GRAW pushes the Xbox to its limits, a fact evident by the game’s loading times and frame stutters. The game’s physics engine is kind of fun though, and you will be delighted at the way enemy soldiers crumple after being shot by your sniper rifle — that is, if you can overcome the newly added “drift” feature, which makes your scope wander around aimlessly as you try and plug bad guys. While the majority of the game maintains a decent framerate, it’s hard not to notice the stall, stutter and jump every time the helicopter takes off at the beginning of the first level. And trust me, you’ll be seeing that scene plenty while learning GRAW’s controls. Unlike previous GR games, in GRAW you can only save your game at specified save points, not at any given time. That means you’ll have to make it pretty far in the first mission before finding one. Walk past one manned alley and it’s back to square one, captain.
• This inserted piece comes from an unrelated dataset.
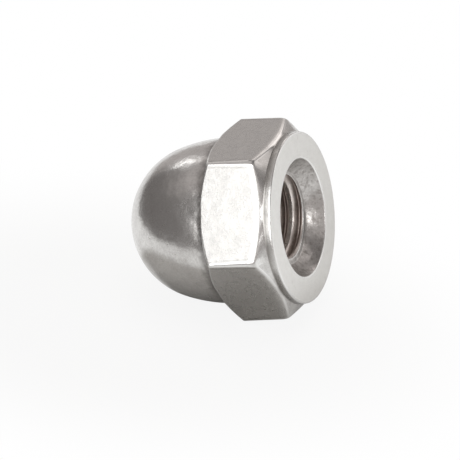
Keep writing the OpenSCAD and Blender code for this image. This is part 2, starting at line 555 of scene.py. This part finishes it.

Like Summit Strike before it, additional styles of gameplay such as “capture the flag” and “last man standing” are available through Xbox Live. Up to twelve players can battle it out online. In person, up to four people can shoot it out, Goldeneye-style.
Ghost Recon: Advanced Warfighter is definitely different than the other games in the series. The game’s many changes almost make GRAW seem like it’s not part of the franchise. Gamers used to crawling around and waiting in the shadows will have to adapt their style of play if they want to survive in this run-and-gun chapter. Fans of the original storylines will enjoy taking Captain Mitchell out on yet another mission, but diehards may find the game has strayed a little too far from the chain’s tried-and-true roots to be familiar.